The world’s intellectuals were as a whole deafeningly silent in their criticism of the trials and Stalin’s use of ““judicial” terror, mass arrests, and reprisals against the innocent.” 20 As a whole the foreigners attending the trials formed an apologist corps for the farcical judicial proceedings they witnessed.


One of Vyshinsky’s inside jokes on the world community he duped, was that during the trial of high party official Leonid Serebryakov, he instituted proceedings to have Serebryakov’s dacha (country house) and the money he paid for it transferred to Vyshinsky. 21 After all, Serebryakov wouldn’t need it since he was slated for execution after his day in court. Vyshinsky expanded on Serebryakov’s dacha and lived there comfortably for many years. It is reputed that Stalin visited him there on at least one occasion.
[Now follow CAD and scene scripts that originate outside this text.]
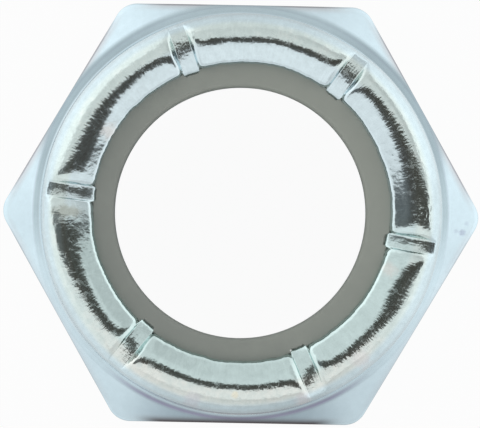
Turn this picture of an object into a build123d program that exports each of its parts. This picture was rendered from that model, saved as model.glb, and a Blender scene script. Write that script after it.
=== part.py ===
from build123d import *
from math import cos, radians, sin, sqrt, tan
import os

# Nylon insert lock nut for a 3/4-10 UNC thread, regular height, in zinc plated steel. Sizes are in mm.
# The origin is the centre of the bearing face. +Z runs along the thread to the crown, two of the
# hexagon's corners are on the X axis and two of its flats face +Y and -Y.

# Hexagon
across_flats = 26.99
corner_radius = 1.5
hexagon_height = 15.1
bearing_inset = 0.7  # from the flats to the edge of the bearing face
bearing_chamfer_angle = 30
top_chamfer_angle = 30

# Collar, and the crown that is rolled from it over the insert
nut_height = 22.2
foot_inset = 0.13  # from the flats to the foot of the collar
foot_bevel = 0.5
collar_wall = 1.1
crown_radius = 1.65
lip_slope = 25  # degrees down from the crest to the edge of the lip
lip_length = 1.12  # of its straight part
lip_edge_bevel = 0.15

# Thread
thread_diameter = 19.05
thread_depth = 1.2  # the bore is the thread's minor diameter
countersink_margin = 0.375  # of the countersink's mouth round the thread
countersink_angle = 45  # from the axis

# Nylon insert
shoulder_height = 16.4
insert_grip = 0.52  # the insert's bore is this much smaller in diameter than the steel bore
insert_recess = 0.42  # from the edge of the lip down to the nylon
insert_edge_bevel = 0.3

# Stakes, pressed across the crown at these angles from the +X corner
stake_angles = (53.3, 110.3, 173.5, 231.2, 294.1, 350.9)
stake_width = 1
stake_depth = 0.5  # at the crest
stake_floor_radius = 4  # along the stake
stake_flare_angle = 45
stake_push = 0.2  # of the bent strip past the edge of the lip
stake_headroom = 0.8  # of the cutter above the stake's floor

# Radii and places that follow from the sizes above
hexagon_radius = across_flats / 2
foot_radius = hexagon_radius - foot_inset
collar_radius = foot_radius - foot_bevel
pocket_radius = collar_radius - collar_wall
pocket_roll = crown_radius - collar_wall
bore_radius = thread_diameter / 2 - thread_depth
insert_radius = bore_radius - insert_grip / 2
roll_center = Vector(collar_radius - crown_radius, nut_height - crown_radius)
roll_end_angle = 90 + lip_slope
inward = Vector(-cos(radians(lip_slope)), -sin(radians(lip_slope)))  # down the lip, in the section
into_lip = Vector(-inward.Y, inward.X)  # through the lip, from its top to its underside


def on_roll(radius, angle):
    """Point of the section at a radius and an angle round the centre of the crown's roll."""
    return roll_center + Vector(cos(radians(angle)), sin(radians(angle))) * radius


def roll(radius, start_angle, end_angle):
    """Arc of the section round the centre of the crown's roll."""
    angles = (start_angle, (start_angle + end_angle) / 2, end_angle)
    return ThreePointArc(*(on_roll(radius, angle) for angle in angles))


def lip_tip(depth):
    """Point on the edge of the lip, at a depth below the lip's top."""
    return on_roll(crown_radius, roll_end_angle) + inward * lip_length + into_lip * depth


def nut_section():
    """Half section of the nut: chamfers, collar, rolled crown, insert pocket and bore."""
    blank_radius = across_flats
    mouth_radius = thread_diameter / 2 + countersink_margin
    countersink_depth = (mouth_radius - bore_radius) / tan(radians(countersink_angle))
    bearing_radius = hexagon_radius - bearing_inset
    bearing_rise = (blank_radius - bearing_radius) * tan(radians(bearing_chamfer_angle))
    top_drop = (blank_radius - foot_radius) * tan(radians(top_chamfer_angle))
    with BuildSketch() as section:
        with BuildLine():
            Polyline(
                (bore_radius, countersink_depth),
                (mouth_radius, 0),
                (bearing_radius, 0),
                (blank_radius, bearing_rise),
                (blank_radius, hexagon_height - top_drop),
                (foot_radius, hexagon_height),
                (collar_radius, hexagon_height + foot_bevel),
                on_roll(crown_radius, 0),
            )
            roll(crown_radius, 0, roll_end_angle)
            Polyline(
                on_roll(crown_radius, roll_end_angle),
                lip_tip(0),
                lip_tip(collar_wall),
                on_roll(pocket_roll, roll_end_angle),
                on_roll(pocket_roll, 0),
                (pocket_radius, shoulder_height),
                (bore_radius, shoulder_height),
                (bore_radius, countersink_depth),
            )
        make_face()
        lip_corner = section.vertices().sort_by_distance(lip_tip(0))[0]
        chamfer(lip_corner, lip_edge_bevel)
    return section.sketch


def hexagonal_bar():
    """Bar as tall as the nut, with the rounded corners of a cold formed blank."""
    hexagon = RegularPolygon(hexagon_radius, 6, major_radius=False)
    return extrude(fillet(hexagon.vertices(), corner_radius), nut_height)


def insert_section():
    """Half section of the insert, which fills the pocket up to the underside of the lip."""
    top_at_lip = lip_tip(insert_recess / -into_lip.Y)
    with BuildSketch() as section:
        with BuildLine():
            Polyline(
                (insert_radius, shoulder_height),
                (pocket_radius, shoulder_height),
                on_roll(pocket_roll, 0),
                on_roll(pocket_roll, roll_end_angle),
                lip_tip(collar_wall),
                top_at_lip,
                (insert_radius, top_at_lip.Y),
                (insert_radius, shoulder_height),
            )
        make_face()
        bore_corner = section.vertices().sort_by_distance((insert_radius, top_at_lip.Y))[0]
        top_width = top_at_lip.X - insert_radius
        chamfer(bore_corner, min(insert_edge_bevel, top_width / 2))
    return section.sketch


def stake_path(inner_radius, outer_radius):
    """Run of a stake's floor over the crown, between two distances from the axis."""
    center = Vector(roll_center.X, nut_height - stake_depth - stake_floor_radius)
    path_radii = (inner_radius, (inner_radius + outer_radius) / 2, outer_radius)
    rises = (sqrt(stake_floor_radius**2 - (radius - center.X) ** 2) for radius in path_radii)
    return Plane.XZ * ThreePointArc(*((r, center.Y + rise) for r, rise in zip(path_radii, rises)))


def stake_profile(path, top, bottom):
    """Section across a stake at the start of its run, flared above its floor."""
    flare = tan(radians(stake_flare_angle))
    top_half, bottom_half = (stake_width / 2 + max(height, 0) * flare for height in (top, bottom))
    corners = ((-top_half, top), (-bottom_half, bottom), (bottom_half, bottom), (top_half, top))
    across = Plane(origin=path @ 0, x_dir=(0, 1, 0), z_dir=path % 0)
    return across * Polygon(*corners, align=None)


def round_the_crown(shape):
    """Copies of a shape at every stake."""
    return [Rot(0, 0, angle) * shape for angle in stake_angles]


def stake_channels():
    """Channels that the punch leaves across the crown, out to where their floors meet its roll."""
    path = stake_path(lip_tip(0).X - 2 * stake_push, collar_radius + stake_push)
    return round_the_crown(sweep(stake_profile(path, stake_headroom, 0), path=path))


def stake_strips():
    """Strips of the lip that the punch bends down into the insert."""
    path = stake_path(lip_tip(0).X - stake_push, on_roll(crown_radius, roll_end_angle).X)
    return round_the_crown(sweep(stake_profile(path, 0, -collar_wall), path=path))


def nut_body():
    """Steel nut with its staked crown."""
    turned = revolve(Plane.XZ * nut_section(), Axis.Z)
    return (turned & hexagonal_bar()) - stake_channels() + stake_strips()


def nylon_insert():
    """Nylon ring, with a dent under each stake."""
    return revolve(Plane.XZ * insert_section(), Axis.Z) - stake_strips()


os.makedirs("parts", exist_ok=True)
for name, shape in {"nut_body": nut_body(), "nylon_insert": nylon_insert()}.items():
    export_step(shape, f"parts/{name}.step")
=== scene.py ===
"""Looks of the nylon insert lock nut: its steel body, its insert, and the studio round them."""

import logging
from dataclasses import dataclass, field
from enum import Enum
from math import atan2, cos, degrees, pi, radians, sin, sqrt, tan
from typing import Mapping, Sequence, Union

import bmesh
import bpy
import numpy as np
from mathutils import Matrix, Vector

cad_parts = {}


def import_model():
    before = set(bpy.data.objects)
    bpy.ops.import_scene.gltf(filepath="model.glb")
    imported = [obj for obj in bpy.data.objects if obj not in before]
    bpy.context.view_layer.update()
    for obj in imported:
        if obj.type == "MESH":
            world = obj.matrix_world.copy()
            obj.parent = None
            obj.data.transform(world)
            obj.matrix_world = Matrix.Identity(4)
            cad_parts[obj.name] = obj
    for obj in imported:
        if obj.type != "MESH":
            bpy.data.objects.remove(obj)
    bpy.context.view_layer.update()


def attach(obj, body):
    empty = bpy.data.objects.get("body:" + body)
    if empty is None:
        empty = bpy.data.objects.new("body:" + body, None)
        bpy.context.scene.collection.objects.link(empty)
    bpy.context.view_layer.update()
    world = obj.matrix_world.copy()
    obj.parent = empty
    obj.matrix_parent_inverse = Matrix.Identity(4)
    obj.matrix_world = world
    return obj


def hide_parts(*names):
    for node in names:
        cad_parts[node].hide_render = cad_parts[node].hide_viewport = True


LOG = logging.getLogger("lock_nut")
MM = 0.001  # metres; sizes are held in millimetres and points become metres when a mesh is made
PER_METRE = 1000.0  # millimetres

Colour = tuple[float, float, float]
Point = tuple[float, float]
Span = tuple[float, float]  # where something begins to rise from 0, and where it reaches 1
Columns = np.ndarray  # one number for each column of a skin
Ring = np.ndarray  # one point for each column
Measure = Union[float, np.ndarray]  # the same for every column, or one for each


# ---------------------------------------------------------------- shader values


class Value:
    """One output of a node, on which Python's arithmetic adds Math nodes."""

    def __init__(self, tree: "NodeTree", socket: bpy.types.NodeSocket | None) -> None:
        """Wraps a socket.

        Args:
            tree: The tree that the socket's node is in.
            socket: The output socket, or None for a node that has none.
        """
        self.tree = tree
        self.socket = socket

    def _math(self, operation: str, *operands: "Operand") -> "Value":
        """Adds a Math node.

        Args:
            operation: The node's operation.
            operands: Its operands, in order.

        Returns:
            The node's result.
        """
        return self.tree.add("ShaderNodeMath", {"operation": operation}, dict(enumerate(operands)))

    def __add__(self, other: "Operand") -> "Value":
        """Sum."""
        return self._math("ADD", self, other)

    def __radd__(self, other: "Operand") -> "Value":
        """Sum with a number on the left."""
        return self._math("ADD", other, self)

    def __sub__(self, other: "Operand") -> "Value":
        """Difference."""
        return self._math("SUBTRACT", self, other)

    def __rsub__(self, other: "Operand") -> "Value":
        """Difference from a number."""
        return self._math("SUBTRACT", other, self)

    def __mul__(self, other: "Operand") -> "Value":
        """Product."""
        return self._math("MULTIPLY", self, other)

    def __rmul__(self, other: "Operand") -> "Value":
        """Product with a number on the left."""
        return self._math("MULTIPLY", other, self)

    def __truediv__(self, other: "Operand") -> "Value":
        """Quotient."""
        return self._math("DIVIDE", self, other)

    def __rtruediv__(self, other: "Operand") -> "Value":
        """Quotient of a number."""
        return self._math("DIVIDE", other, self)

    def __pow__(self, other: "Operand") -> "Value":
        """Power."""
        return self._math("POWER", self, other)

    def __abs__(self) -> "Value":
        """Size without its sign."""
        return self._math("ABSOLUTE", self)

    def at_most(self, other: "Operand") -> "Value":
        """The lesser of this and another."""
        return self._math("MINIMUM", self, other)

    def at_least(self, other: "Operand") -> "Value":
        """The greater of this and another."""
        return self._math("MAXIMUM", self, other)

    def step(self, start: float, end: float) -> "Value":
        """Rises smoothly from 0 to 1 as this value goes from start to end.

        Args:
            start: Where the rise begins.
            end: Where it ends, which may be below start.

        Returns:
            The eased value.
        """
        settings = {"interpolation_type": "SMOOTHSTEP"}
        low, high = min(start, end), max(start, end)
        rise = self.tree.add(
            "ShaderNodeMapRange", settings, {"Value": self, "From Min": low, "From Max": high}
        )
        return rise if start < end else 1 - rise

    def band(self, low: float, high: float, edge: float) -> "Value":
        """1 between two values and 0 outside them.

        Args:
            low: Lower edge of the band.
            high: Upper edge of the band.
            edge: Half the width of each soft edge.

        Returns:
            The mask.
        """
        return self.step(low - edge, low + edge) * self.step(high + edge, high - edge)


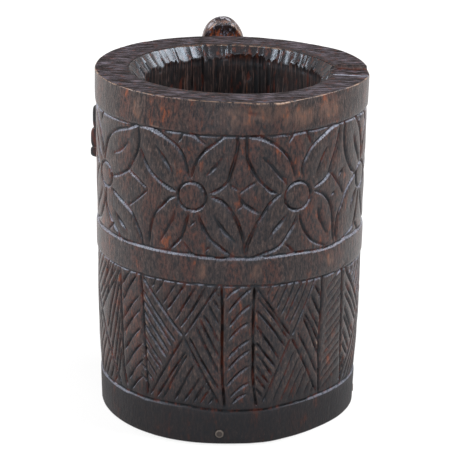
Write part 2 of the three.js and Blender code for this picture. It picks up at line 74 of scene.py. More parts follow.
def around(pairs, azimuth):
    """The value at each azimuth on a smooth closed curve through (azimuth, value) pairs."""
    angles = np.array([pair[0] for pair in pairs], float)
    values = np.array([pair[1] for pair in pairs], float)
    angles = np.concatenate([angles[-2:] - 360, angles, angles[:2] + 360])
    values = np.concatenate([values[-2:], values, values[:2]])
    turn = np.mod(azimuth, 360)
    end = np.searchsorted(angles, turn, side="right")
    start = end - 1
    span = angles[end] - angles[start]
    share = (turn - angles[start]) / span
    leaving = (values[end] - values[start - 1]) / (angles[end] - angles[start - 1]) * span
    arriving = (values[end + 1] - values[start]) / (angles[end + 1] - angles[start]) * span
    square, cube = share ** 2, share ** 3
    return (
        (2 * cube - 3 * square + 1) * values[start]
        + (cube - 2 * square + share) * leaving
        + (3 * square - 2 * cube) * values[end]
        + (cube - square) * arriving
    )


def ripple(azimuth, height, width, length, seed):
    """Smooth unevenness from -1 to 1, in swells of that width round the wall and length up it."""
    count = max(4, round(2 * math.pi * RIM_RADIUS / width))
    lattice = np.random.default_rng(seed).uniform(-1, 1, (count, int(RIM_HEIGHT / length) + 6))
    across = np.mod(azimuth, 360) / 360 * count
    up = height / length + 2
    column = np.floor(across).astype(int)
    row = np.floor(up).astype(int)
    ease_across = smoothstep(across - column, 0, 1)
    ease_up = smoothstep(up - row, 0, 1)
    left, right = column % count, (column + 1) % count
    low = lattice[left, row] * (1 - ease_across) + lattice[right, row] * ease_across
    high = lattice[left, row + 1] * (1 - ease_across) + lattice[right, row + 1] * ease_across
    return low * (1 - ease_up) + high * ease_up


def wall_radius(azimuth, height):
    """The wall's outer radius on a plain band."""
    mean = FOOT_RADIUS + (RIM_RADIUS - FOOT_RADIUS) * height / RIM_HEIGHT
    mean = mean + np.interp(height / RIM_HEIGHT, *WALL_SWELL)
    kept = ERROR_KEPT_BELOW + (1 - ERROR_KEPT_BELOW) * smoothstep(height, FLOWERS_TOP, RIM_HEIGHT)
    near_foot = 1 - smoothstep(height, 0, HATCH_TOP)
    return mean + kept * around(RIM_ERROR, azimuth) + near_foot * around(FOOT_ERROR, azimuth)


def levels(start, end, pitch):
    """Heights of the net's rows from start to just under end."""
    return np.linspace(start, end, max(1, round((end - start) / pitch)) + 1)[:-1]


RIM_ROUNDING_STARTS = 317.5
BORDER_ROOM = 4
heights = np.concatenate([
    levels(0, FOOT_EDGE, 0.3),
    levels(FOOT_EDGE, FOOT_BAND_TOP - BORDER_ROOM, BAND_PITCH),
    levels(FOOT_BAND_TOP - BORDER_ROOM, HATCH_TOP + BORDER_ROOM, PANEL_PITCH),
    levels(HATCH_TOP + BORDER_ROOM, WAIST_TOP - BORDER_ROOM, BAND_PITCH),
    levels(WAIST_TOP - BORDER_ROOM, FLOWERS_TOP + BORDER_ROOM, PANEL_PITCH),
    levels(FLOWERS_TOP + BORDER_ROOM, RIM_ROUNDING_STARTS, BAND_PITCH),
    [RIM_ROUNDING_STARTS],
])
azimuths = np.arange(COLUMNS) * COLUMN_STEP
net_azimuth, net_height = np.meshgrid(azimuths, heights)

# The cuts: V-shaped strokes of a knife or a narrow gouge, 2.5 to 5 mm wide, run in by hand.
# Each is a path of (azimuth, height) points. The wood between them is rounded off towards the cuts.
ROUNDED_OFF = 0.55
ROUNDED_OVER = 3.0
NO_CUT_NEAR = 50.0
CUT_WAVER = 0.18
WAVER_LENGTH = 4.5
END_WIDTH = 0.45
END_CURVE = 0.6
SIDE_CURVE = 1.4
groove = np.zeros(net_azimuth.shape)
clear_of_cuts = np.full(net_azimuth.shape, NO_CUT_NEAR)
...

The trials were one of many domestic terror programs intended to cow Russians into subservience to Stalinist dictates. Observer Andre’ Gide noted the effectiveness of those tactics, “In my opinion, in no country today, not even in Hitler’s Germany, is the spirit more suppressed, more timid, more servile than in the Soviet Union.” 22


Vyshinsky’s performance during the “show trials” cemented him as one of Stalin’s favorites. It was also a special personal triumph because more than a decade earlier Vyshinsky laid the groundwork for the success of the trials. In 1922 Vyshinsky was elected Chairman at Moscow’s Collegium of Lawyers. 23 In that position he was instrumental in devising a legal system for Soviet Russia that “gave an illusion of democracy and a sham guarantee of defendants’ rights. To create and run this legal institution in such a way that it appeared all-important while remaining totally insubstantial was a highly complex and responsible task. Only the loyal and devoted could rise to it.” 24 The amoral Vyshinsky fit that job description perfectly.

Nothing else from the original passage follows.